Entre a Superfície e a Profundidade
O
diletante é aquele que navega pelas águas do conhecimento com curiosidade e
prazer, mas sem se prender às âncoras da especialização ou do compromisso
profundo. Ele vive na margem do saber, coletando fragmentos, fragmentos que
seduzem pela diversidade, mas que jamais se juntam numa tapeçaria sólida e
coerente. Essa figura não é um mero superficial, pois há na diletância uma
escolha consciente de liberdade, uma recusa em ser aprisionado pela monotonia
da expertise exclusiva.
O
filósofo romântico Friedrich Schlegel, precursor do romantismo alemão,
oferece uma luz valiosa para compreendermos o diletante. Schlegel valorizava a
ironia, o estado de “inacabamento” e a busca perpétua, vendo na fragmentação do
saber uma forma de manter a criatividade viva. Para ele, a diletância seria uma
atitude quase poética, um modo de existir que resiste à totalização e à
rigidez, que celebra a multiplicidade de perspectivas como fonte de vitalidade.
No
contexto urbano contemporâneo, o diletante pode ser comparado a um andarilho
nas vielas de uma metrópole cultural — alguém que percorre livrarias, cafés,
galerias e parques, absorvendo estímulos variados, sem jamais se deter tempo
demais em um único ponto.
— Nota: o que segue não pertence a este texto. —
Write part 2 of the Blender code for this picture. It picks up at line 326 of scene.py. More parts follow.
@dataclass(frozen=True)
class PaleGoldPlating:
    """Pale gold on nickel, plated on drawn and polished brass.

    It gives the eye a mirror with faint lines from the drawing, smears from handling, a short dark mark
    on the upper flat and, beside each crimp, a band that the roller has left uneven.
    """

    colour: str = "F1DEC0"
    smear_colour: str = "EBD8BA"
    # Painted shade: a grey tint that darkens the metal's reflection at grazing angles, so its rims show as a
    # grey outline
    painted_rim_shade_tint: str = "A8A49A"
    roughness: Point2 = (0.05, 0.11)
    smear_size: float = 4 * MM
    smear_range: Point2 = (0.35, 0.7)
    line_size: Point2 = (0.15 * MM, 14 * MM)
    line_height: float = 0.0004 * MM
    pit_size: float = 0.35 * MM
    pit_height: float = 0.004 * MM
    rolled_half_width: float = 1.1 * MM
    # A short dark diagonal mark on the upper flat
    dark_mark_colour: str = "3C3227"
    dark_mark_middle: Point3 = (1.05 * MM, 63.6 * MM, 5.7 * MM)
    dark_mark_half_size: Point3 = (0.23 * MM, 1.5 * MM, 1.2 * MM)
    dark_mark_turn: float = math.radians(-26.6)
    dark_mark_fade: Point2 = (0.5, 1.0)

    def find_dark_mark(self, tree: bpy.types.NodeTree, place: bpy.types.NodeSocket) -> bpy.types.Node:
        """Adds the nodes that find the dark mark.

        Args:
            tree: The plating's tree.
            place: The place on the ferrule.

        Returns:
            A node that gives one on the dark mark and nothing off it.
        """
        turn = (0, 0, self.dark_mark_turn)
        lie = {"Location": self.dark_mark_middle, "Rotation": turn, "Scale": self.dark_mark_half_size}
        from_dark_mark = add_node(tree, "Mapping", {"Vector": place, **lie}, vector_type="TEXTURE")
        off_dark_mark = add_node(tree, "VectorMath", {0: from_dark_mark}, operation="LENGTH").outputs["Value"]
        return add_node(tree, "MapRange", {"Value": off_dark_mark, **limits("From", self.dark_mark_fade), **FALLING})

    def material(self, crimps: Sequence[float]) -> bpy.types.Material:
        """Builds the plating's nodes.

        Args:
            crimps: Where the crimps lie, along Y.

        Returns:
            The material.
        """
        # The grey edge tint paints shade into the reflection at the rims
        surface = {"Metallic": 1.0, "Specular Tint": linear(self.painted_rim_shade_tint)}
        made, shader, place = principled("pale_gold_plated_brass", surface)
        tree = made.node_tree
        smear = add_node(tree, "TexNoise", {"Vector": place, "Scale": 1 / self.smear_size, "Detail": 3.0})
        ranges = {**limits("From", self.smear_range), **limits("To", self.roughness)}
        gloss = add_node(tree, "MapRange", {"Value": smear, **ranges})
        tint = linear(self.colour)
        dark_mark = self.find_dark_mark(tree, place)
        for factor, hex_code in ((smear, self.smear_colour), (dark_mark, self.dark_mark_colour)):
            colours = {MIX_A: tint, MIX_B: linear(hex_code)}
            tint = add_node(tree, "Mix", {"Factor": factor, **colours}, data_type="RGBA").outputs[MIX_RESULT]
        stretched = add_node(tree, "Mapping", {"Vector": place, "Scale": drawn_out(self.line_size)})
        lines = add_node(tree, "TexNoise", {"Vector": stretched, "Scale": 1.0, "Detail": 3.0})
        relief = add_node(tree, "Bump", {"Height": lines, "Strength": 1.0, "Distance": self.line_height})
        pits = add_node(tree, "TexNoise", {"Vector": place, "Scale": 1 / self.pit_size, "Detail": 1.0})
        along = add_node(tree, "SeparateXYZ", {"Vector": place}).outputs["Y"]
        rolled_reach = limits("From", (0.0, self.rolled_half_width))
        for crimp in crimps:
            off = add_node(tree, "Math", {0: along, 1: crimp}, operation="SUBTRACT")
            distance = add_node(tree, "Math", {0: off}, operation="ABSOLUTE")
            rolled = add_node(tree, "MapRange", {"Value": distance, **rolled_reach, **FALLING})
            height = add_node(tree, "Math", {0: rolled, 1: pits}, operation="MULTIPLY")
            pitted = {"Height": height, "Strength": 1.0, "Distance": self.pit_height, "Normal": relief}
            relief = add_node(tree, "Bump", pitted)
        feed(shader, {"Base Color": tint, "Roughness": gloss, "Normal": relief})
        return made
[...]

Essa metáfora urbana revela o diletante como figura
do século XXI, onde o excesso de informação torna quase impossível o domínio
absoluto, e a fragmentação do saber se torna condição de existência.
Entretanto,
a diletância também carrega um risco: o do esvaziamento do sentido, da
dispersão que não constrói. A reflexão crítica, que o filósofo brasileiro Claudio
Costa enfatiza, mostra que o saber fragmentado sem integração pode gerar um
tipo de alienação do conhecimento. Portanto, o desafio do diletante está em
equilibrar o amor pela diversidade com a busca por um mínimo de coerência
interna — um projeto que talvez nunca se complete, mas que é essencial para que
o conhecimento não vire ruído vazio.
Assim,
o diletante é o sujeito paradoxal: livre e preso, superficial e profundo,
disperso e centrado. Sua existência desafia o modelo tradicional do
especialista e convida a uma nova ética do saber, onde o prazer da descoberta é
tão importante quanto a profundidade da compreensão.